His 2020 wedding to fellow social activist Megha was in an orphanage and officiated by a transgender rights activist.
But his outspokenness has also resulted in threats and attacks by Hindu nationalists, with posters for his films torn down and cinemas showing his films threatened, and a number of charges against him by right-wing organisations for insulting Hinduism, especially upper-caste Brahmins.
In 2021, the right-wing BJP-affiliated Vishwa Hindu Parishad (VHP) reported him to police for comments critical of Brahminism and the caste system, and in 2022 he was arrested and jailed for tweets referring to misogynistic victim-shaming comments a Karnataka High Court judge had made in a 2020 rape case.
As he discovered, "US judges are viewed as public servants and open to criticism, like any politician or public servant. But in India, you can't criticise a judge in the same way. I wasn't charged with contempt of court, but for 'promoting enmity between communities'.
"I was imprisoned for seven days for asking about the ideological clarity of a judge who had ruled in a very anti-women way in the past."
Then on March 20, 2023, he tweeted that Hindutva — the Hindu nationalist philosophy that says India is a strictly Hindu nation — was built on lies, citing what he believed were falsehoods.
These included assertions by the "father of Hindutva" Veer Savarker that India was founded when Hindu deity Rama defeated the Lankan demon Ravana in the epic Ramayana, which many devout Hindus believe is historical fact, and: that Ayodhya's Babri Masjid mosque, which was demolished in 1992 by Hindutva mobs, was Rama's birthplace.
As a result, he was arrested and then notified by the central government that his visa — an Overseas Citizenship of India (OCI) visa, which children and grandchildren of Indian citizens are eligible for — had been cancelled for "anti-national" activities.
He's currently fighting the OCI cancellation and his possible deportation, although the conditions of the court-ordered stay include him deleting the tweets that were critical of the judge.
Nonetheless, as he told Indian media: "The Centre is using the immigration department as a tool to silence me."
Human rights groups are growing concerned at India's "democratic backsliding" over the past few years.
Greater government censorship, including the most internet shutdowns in the world, monitoring of online news, the controversial banning of a BBC documentary critical of Modi, blocking critical social media accounts, or arresting anyone deemed to have "defamed" the prime minister — including leading opposition figure Rahul Gandhi — has left many in India and the diaspora concerned.
But Ahimsa believes that "the more that the freedom of speech is being clamped down, the more we have to actually speak out. It requires those of us in positions of privilege to speak out and to question this erosion of democratic rights".
As he points out, it's nothing new: Similar authoritarian restrictions imposed during former Indian National Congress then-prime minister Indira Gandhi's 1975-77 Emergency, which severely curtailed civil liberties, cracked down on press freedom and the jailed political opponents.
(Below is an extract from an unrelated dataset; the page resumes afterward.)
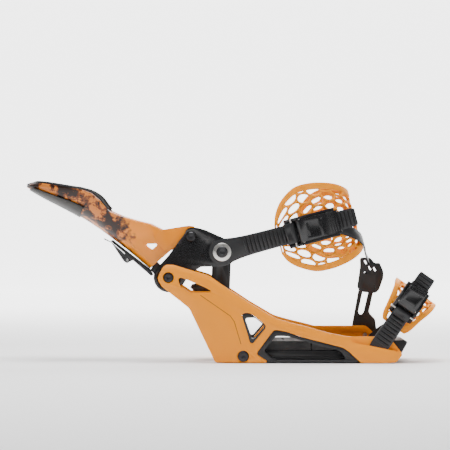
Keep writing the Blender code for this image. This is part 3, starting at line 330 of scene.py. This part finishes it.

"Today, there's a banning culture [with] attempts to ban books, to ban groups, to ban films — even stand-up comedians!" Kumar Ahimsa says.
"This banning culture is undemocratic and authoritarian. And it's not just the BJP doing it — Congress is also.
"We need to allow people to choose what is truly in their best interests, instead of just silencing critical voices."
And despite Modi's world-leading positive approval rating of 78 per cent, Kumar Ahimsa notes: "If you look at the so-called 'Modi Wave' in 2014 [when Modi was first elected in a landslide], only 31 per cent of the nation voted for Modi and 19 per cent voted for Congress, which means 50 per cent voted for neither of the two major political parties."
According to him, "that shows that India has a very vibrant, diverse, pluralistic, ideological premise that we must uphold and even enhance, rather than in any way erode".
He says he does not regret his outspokenness at all.
"[Although being deported is] something that might break my heart, it doesn't break my spirit because if you fight inequality, you'll be targeted, you'll be attacked by the system and you'll be forced to keep silent," he says.
"But I'm fortunate to have support of my family and I know that what we're saying is true, is based on fact. It's not in any way for personal benefit. It's in the best interests of society.
"So I'll continue to speak what I believe is truth to power."